__TO BE DONE__:
Copy each line below in which the word "Write" occurs.

__EXTRACTED ENTRIES__:
________

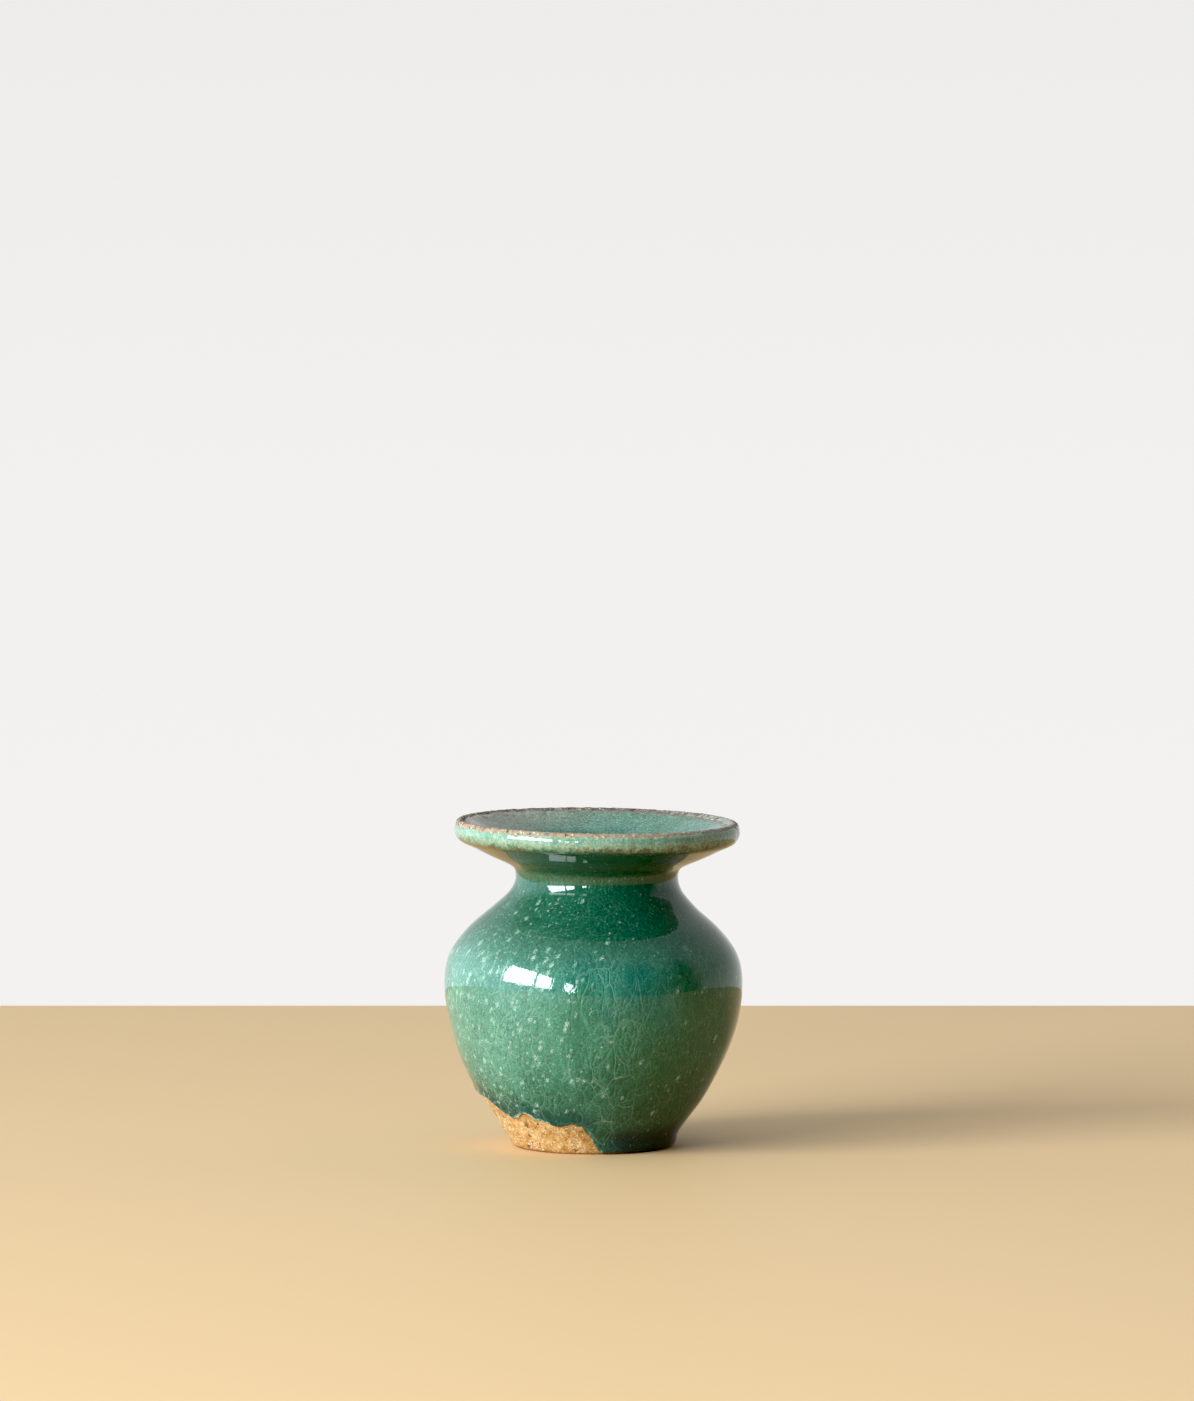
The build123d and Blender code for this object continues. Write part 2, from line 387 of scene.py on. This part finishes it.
class Nodes:
    """A node tree, with short calls that each add a node and give back its output."""

    def __init__(self, tree):
        self.tree = tree

    def feed(self, socket, value):
        if isinstance(value, bpy.types.NodeSocket):
            self.tree.links.new(value, socket)
        else:
            socket.default_value = value

    def node(self, kind, inputs, **settings):
        made = self.tree.nodes.new(kind)
        for name, value in settings.items():
            setattr(made, name, value)
        for name, value in inputs.items():
            self.feed(made.inputs[name], value)
        return made

    def part(self, vector, axis):
        return self.node("ShaderNodeSeparateXYZ", {"Vector": vector}).outputs[axis]

    def vector(self, operation, a, b):
        return self.node("ShaderNodeVectorMath", {0: a, 1: b}, operation=operation).outputs["Vector"]

    def math(self, operation, a, b=0.0):
        return self.node("ShaderNodeMath", {0: a, 1: b}, operation=operation).outputs["Value"]

    def times(self, *values):
        product = values[0]
        for value in values[1:]:
            product = self.math("MULTIPLY", product, value)
        return product

    def step(self, value, low, high, start=0.0, end=1.0):
        """A smooth step from start to end as value goes from low to high."""
        inputs = {"Value": value, "From Min": low, "From Max": high, "To Min": start, "To Max": end}
        made = self.node("ShaderNodeMapRange", inputs, interpolation_type="SMOOTHSTEP")
        return made.outputs["Result"]

    def band(self, value, middle, width):
        """1 where value is at the middle, falling to 0 at width away from it."""
        away = self.math("ABSOLUTE", self.math("SUBTRACT", value, middle))
        return self.step(away, 0.0, width, 1.0, 0.0)

    def mix(self, share, a, b):
        """Colour a, turned into colour b by a share."""
        made = self.node("ShaderNodeMix", {"Factor": share}, data_type="RGBA")
        for name, colour in (("A", a), ("B", b)):
            socket = next(s for s in made.inputs if s.name == name and s.type == "RGBA")
            self.feed(socket, colour if isinstance(colour, bpy.types.NodeSocket) else (*colour, 1.0))
        return next(s for s in made.outputs if s.type == "RGBA")

    def scaled(self, colour, factor):
        """The colour, made lighter or darker by a factor."""
        made = self.node("ShaderNodeVectorMath", {0: colour, "Scale": factor}, operation="SCALE")
        return made.outputs["Vector"]

    def moved(self, place, x=0.0, y=0.0, z=0.0):
        """The place slid aside, so that the noise there is unlike the noise here."""
        return self.vector("ADD", place, (x, y, z))

    def tall(self, place, squeeze):
        """The place with its height squeezed, so that what is drawn there is tall."""
        return self.vector("MULTIPLY", place, (1.0, 1.0, squeeze))

    def slanted(self, place, slope, stretch):
        """The place with its height squeezed and slid sideways, so that spots there are long and lean."""
        x, y, z = (self.part(place, axis) for axis in "XYZ")
        slid = self.math("SUBTRACT", x, self.times(z, slope))
        inputs = {"X": slid, "Y": y, "Z": self.times(z, 1 / stretch)}
        return self.node("ShaderNodeCombineXYZ", inputs).outputs["Vector"]

    def noise(self, place, size, detail=2.0, roughness=0.5):
        """Smooth noise from 0 to 1 with bumps about as wide as size."""
        inputs = {"Vector": place, "Scale": 1 / size, "Detail": detail, "Roughness": roughness}
        return self.node("ShaderNodeTexNoise", inputs).outputs["Fac"]

    def cells(self, place, size, feature="F1"):
        inputs = {"Vector": place, "Scale": 1 / size, "Randomness": 1.0}
        return self.node("ShaderNodeTexVoronoi", inputs, feature=feature)

    def wander(self, place, size, amount):
        """The place moved about by noise, so that what is drawn there has wavy edges."""
        push = self.node("ShaderNodeTexNoise", {"Vector": place, "Scale": 1 / size}).outputs["Color"]
        push = self.vector("SUBTRACT", push, (0.5, 0.5, 0.5))
        return self.vector("ADD", place, self.vector("MULTIPLY", push, (amount,) * 3))


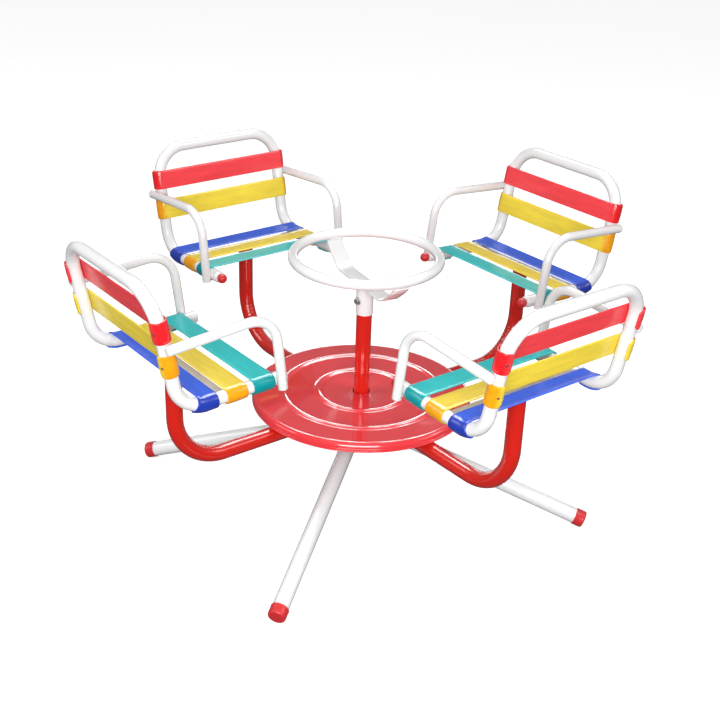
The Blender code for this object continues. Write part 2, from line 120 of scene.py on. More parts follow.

________

__COMPLETE RESPONSE__:
The build123d and Blender code for this object continues. Write part 2, from line 387 of scene.py on. This part finishes it.
The Blender code for this object continues. Write part 2, from line 120 of scene.py on. More parts follow.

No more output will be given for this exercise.